We know D.C. Get our free newsletter to stay in the know.

Alternately bouncy, glitchy, abrasive, droney, and subtle, the Brooklyn trio Dinowalrus is impossible to pin down. Its album is a frenetic mishmash of dissimilar styles and approaches, which is both jarring and entertaining. The band released its debut, %, on Kanine Records (home to Surfer Blood and Chairlift) last January, and it’s hitting the road for a few shows with Aa, including one tomorrow night at Everlasting Life with Grandchildren and Hume. Arts Desk had a quick chat with Dinowalrus’ frontman, Pete Feigenbaum.

Washington City Paper: How long has Dinowalrus been making music together?

Pete Feigenbaum: We’ve been playing out for about two-and-a-half years, so basically since December of 2007.

WCP: Did you start in Brooklyn?

PF: Yeah, typical story, we all met in Brooklyn.

WCP: Has NYC affected your music?

PF: Without a doubt. There was some pretty amazing stuff going on when we started, then there was a dip about a year ago when stuff was pretty bland and twee, and now stuff is getting interesting again. Stuff like Aa and Parts & Labor and Ex-Models. We also had some ideas of what it meant to be a band, and even though bands like Yeah Yeah Yeahs and Liars weren’t active as local bands at that point, their specter still loomed large at that point.

WCP: Is there a particular aesthetic aim you have with all this chaos?

PF: Yeah, we’re trying for both worlds. We’re trying to be a band that’s very live, where there’s a visual to 90 percent of what you hear, but we also want to incorporate weird futuristic sounds like sampling and looping. So, we don’t want to be just a guitar band that strums along, and we don’t want to be just a knob twiddling electronic band. We want to do the best of both of those approaches. Very few bands are in that middle ground, except maybe like Liars or Health—-the live band with live drumming and guitars but a futuristic mentality. We’re narrowing down historically what sounds we’re after now. Bands like Trans Am, Primal Scream, and Stone Roses might be where we’re headed in the future. In the past, we were inspired by crazy NYC no wave acts like Liquid Liquid, ESG, and Suicide.

WCP: Do you worry about or take joy in confounding the listener?
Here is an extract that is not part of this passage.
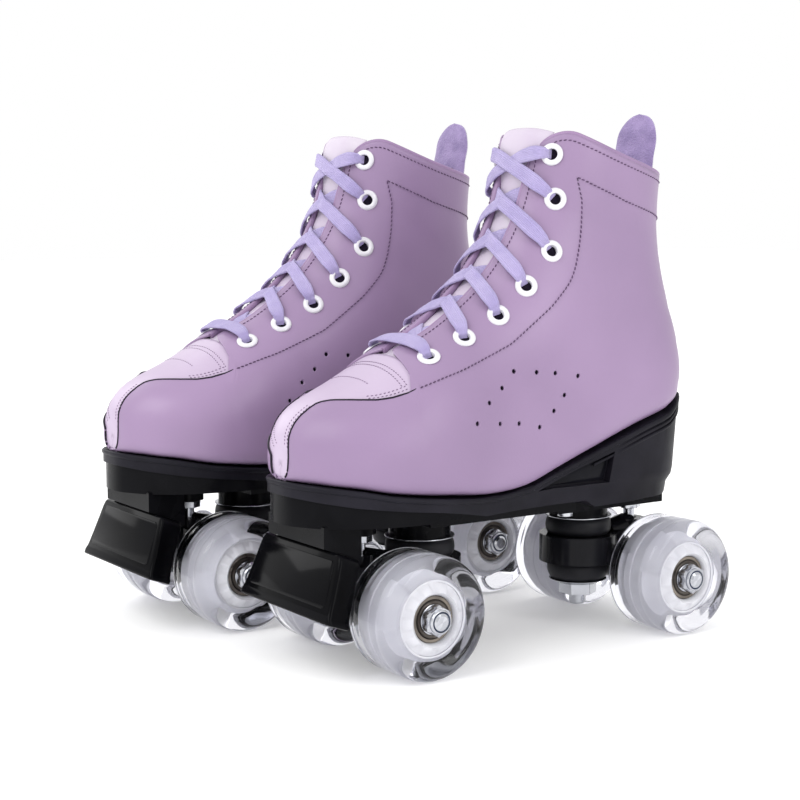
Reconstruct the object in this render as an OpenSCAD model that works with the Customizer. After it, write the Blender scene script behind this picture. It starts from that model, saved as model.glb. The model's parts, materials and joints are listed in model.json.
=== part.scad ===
// A pair of quad roller skates: high laced boots on plates with two rocking trucks each.
// Millimetres. +Z is up, the floor is z = 0, the toes point to -Y.
// The left skate stands at +X and the right skate, its mirror image, at -X.
// Every sub-part is drawn for the left skate about its own centre plane: x is
// outward, y runs from toe to heel. place() sets it down on the left or the right.

/* [Wheels] */
// Diameter of a wheel
wheel_d = 58; // [57:0.5:59]
// Width of a wheel
wheel_w = 32; // [31:0.5:32]
// Distance between the front and the rear axle
wheelbase = 155.4; // [154:0.2:157]
// Distance between the middles of the two wheels on one axle
track = 77.2; // [77:0.2:79]
// Diameter of the clear tyre's bore, where the frosted hub sits
hub_d = 34; // [33:0.5:35]

/* [Bearings and axles] */
// Outer diameter of a bearing
bearing_d = 22; // [22:0.1:22]
// Width of a bearing
bearing_w = 7; // [7:0.1:7]
// Diameter of the axle
axle_d = 8; // [8:0.1:8]
// Depth of a bearing's face inside the wheel's face
bearing_inset = 3.4; // [3:0.1:3.6]
// Radial gap of every running fit
fit = 0.02; // [0.01:0.01:0.05]

/* [Trucks] */
// Distance of each kingpin from the middle of the plate
kingpin_y = 49.7; // [49:0.1:50]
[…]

PF: We were definitely taking joy in confounding the listener. Just being contrarian and teasing the listener was fun, but we don’t have much of an established career right now. We still tease them in how we have rapidly shifting parts. I think people want music in this day and age that has an even keel that just rides a groove. I know a lot of chillwave like Neon Indian will just have one beat the whole song. We thought it’d be fun to do the opposite to mash things together in your face and demand attention. Put them in a trance and then wake them up. From a career perspective, maybe that wasn’t a good idea, but I thought it would be interesting to make an album that played with people’s moods and mentality.

WCP: In a live setting, do you let these songs get really out there, or do you maintain a certain loyalty to their composition?

PF: We stay pretty loyal. There are parts that are improv and parts that are tight. Sometimes there’s improv over a certain number of beats, where the length is the same but what happens is different. There are parts that are more free, with an understood but unspoken length, feeling it out how long the section should be not as strict, but all the improv sections have a definite end. I think we saw some bands early on with an improv mentality like No Neck Blues Band and Excepter that were pretty influential.

WCP: Is there any sort of lyrical theme to the new album?

PF: Most of the words are just free-associative wordplay, like a Mark E. Smith or Thurston Moore approach. A lot of the themes have to do with work and economics, but not in an academic way. It’s about finding your way in the world, it’s about making money versus not making money. It’s kind of about a technological dystopia, but mostly there’s a psychedelic freeassociative aspect.

WCP: Kanine released your album, %, last January. How has the label treated you?

PF: They’ve been good. We’ve been happy having a legitimate label behind us, though they haven’t been pushing us as hard as, say, Surfer Blood. They haven’t spent a ton of money on us because they knew they wouldn’t get it back. It’s weird because we have worldwide deal, but no distribution outside the U.S. At the same time we can’t license out the album to some of the other niche labels in other countries. Having it out in some capacity in Europe would be nice. Hopefully, whatever we do in the future will be a little more strategically done.

The label Sacred Bones in Brooklyn has a really cult mentality for gothy post-punk, and British ’80s-sounding stuff. Kanine is more cosmopolitan and eclectic. I sometimes wonder if we would’ve done better on a niche label. Either way, being on Kanine is cool because we’re in a more middle-of-the-road arena instead of a fringe, cult arena. Maybe we would make more diehard fans if we went with smaller label with a specific stylistic reputation, but for me it’s actually enjoyable to do music that a lot of people would enjoy rather than doing exactly what I want and losing everybody cognitively.

Dinowalrus plays with Hume, Aa, and more this Saturday at Everlasting Life (2928 Georgia Ave. NW) at 8 p.m.